I enter to find a man I take to be the proprietor sitting at one of the restaurant tables, facing the door, attending to his mobile phone. “One?”, he asks me. “Yes please.” He directs me towards a table and bids me to help myself. Hanging my coat over the back of the chair I find that each place is set with a plastic tablemat declaring lentil soup to be a nutritional powerhouse.
This isn’t the only available guidance on the powers of the humble lentil. Looking around, I note that just about every available surface is covered in posters informing the reader of the unique qualities of the vegetarian diet. Anyone choosing to eat here shall not leave uninformed as to the ways of the vegetable. It is everywhere; on the tables, on the walls, on the windows and so on. I would have no shortage of things to read.
Approaching the buffet, I decide to heed the guidance on the table and begin with some lentil soup. This appears to take the form and colour of a liquidised daal tarka. It certainly has the seasoning of one, and a level of spice that works with the seasoning to produce something that is really quite delicious. I decide I could eat this quite regularly, and on finishing the small bowl deliberate on filling another. I decide against this; there is more on the buffet to see.
Wandering around with a plate I amass a range of interesting vegetables. There are quite a few variations on the theme of potatoes and lentils, three types of rice and some small and suspicious looking onion bhajia. The vegetables are all well cooked and have imparted plenty of flavour from the masala. Even the bhajia were more giving than I had first suspected they might be.
Other than the excellent lentil soup, favourites from the buffet included the spicy mashed potato and the paneer, pea and coconut curry albeit with plenty of fishing around to find the paneer. I returned for a second spin of both of these. The bread was small and oddly greasy, but not unpleasant.
A few customers come and go as I eat, all of them solo. This is evidently a popular spot for the lone diner. Taking my leave I pay a different chap, our friend with the phone having disappeared. “Did you enjoy it?”, he asks. I very much did.
Second curry: Lahori Karahi
230 Commercial Rd, London E1 2NB
It’s later the same evening, I have been in Limehouse indulging in refreshing beverages and have the munchies. Stepping off the 15 bus at Watney Market I heave to for Lahori Karahi.
I had spotted this new entrant to the East End curry scene as they were readying themselves for opening back in the summer, and had been intrigued by a curious strapline on their sign. Here, in the Whitechapel/Shadwell borderlands, was a restaurant promising to deliver curry from Manchester, and I was informed by the inestimable Hector that it was most likely to be an offshoot of Lahori Karahi in Levenshulme, Manchester. I had to check this out.
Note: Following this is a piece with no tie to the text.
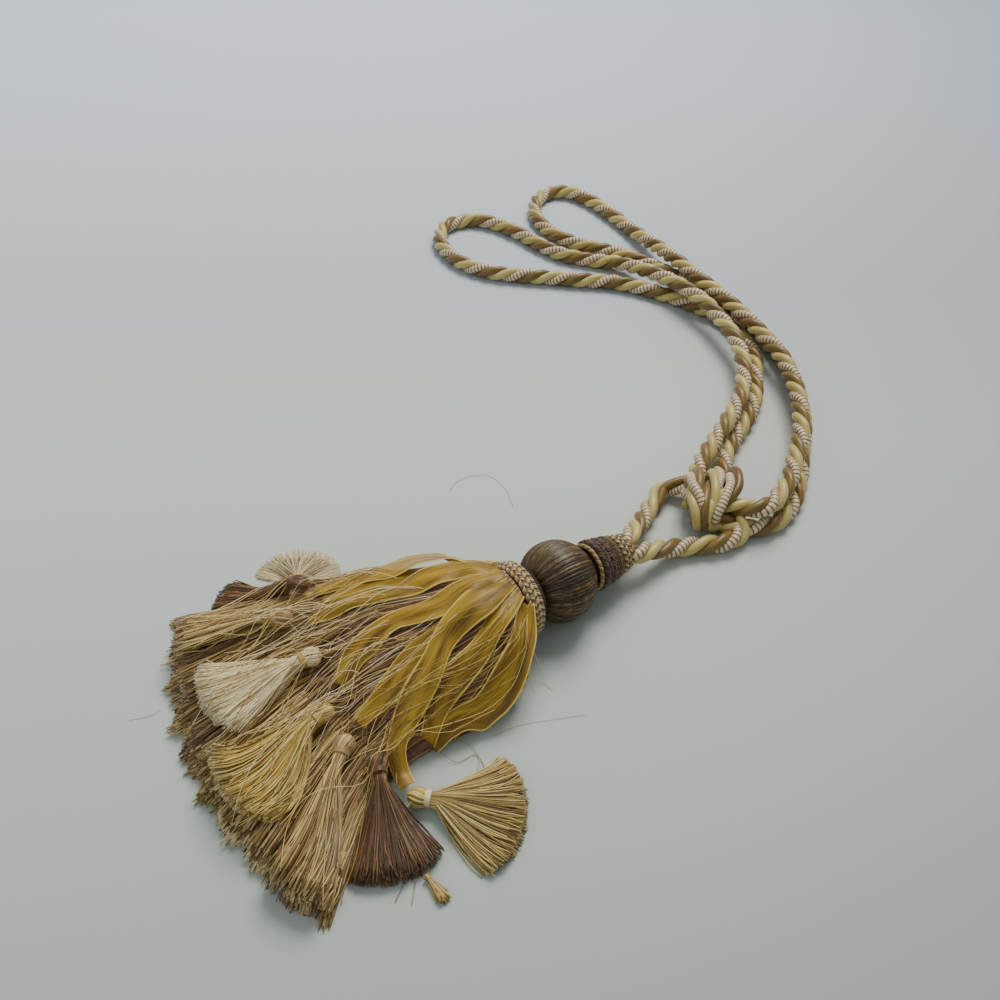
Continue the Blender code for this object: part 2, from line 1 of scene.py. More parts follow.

I made my entrance into a brightly lit room with an open kitchen off to the right, fronted by a counter with a range of fare on display in the true style of a curry café. Taking a seat with a good view of the door I evaluate the menu and am immediately drawn to the array of karahi dishes available by the kilo, not least under the section entitled “Brohi of Balochistan” where one will find the legendary and peppery white karahi. I was again solo, and stuck therefore with the smaller meat portion where such wonders were not available. There is karahi though, and paya and nihari and haleem, so the lone curry hound need not go hungry.
The waiter arrives, and explains that I am seated in a restaurant that specialises in karahi. Well goodness me. I order lamb karahi, on the bone, along with a portion of daal tarka and a butter naan. For hydration, a glass of mango lassi. The waiter returns after a few minutes, bearing my lassi, some raita, and a salad of cucumber, onion and tomato. Four gents arrive, and take a seat in the window. They are doing the kilo. I am envious.
After a respectable wait, here is my karahi. A reasonably dry curry, but with a rich looking masala and visible oil separation. A sprinkling of coriander atop. The lamb is generously apportioned, and tender. The masala is delightfully spicy but maybe a little light on the seasoning. There is a chance that meat and masala have only got to know each other comparatively recently, but this is a fine karahi indeed.
The daal is delightfully thick and well seasoned, a rich yellow ochre colour with some of the lentils not entirely broken down. It is a delight. The naan is served whole and blistered, moistened with a brushing of ghee, maybe a smidgin less well done than I would usually like but this is no great problem.
With an accompanying little mountain of naan, the gents get their kilo. Taking a stickybeak across the tables I am struck with a jealousy – it looks superb. I return my attention to my own meal, separating meat from bone as I go. I am enjoying myself.
Paying my bill at the counter, I am asked if I might mind leaving Lahori Karahi a review. Go on then.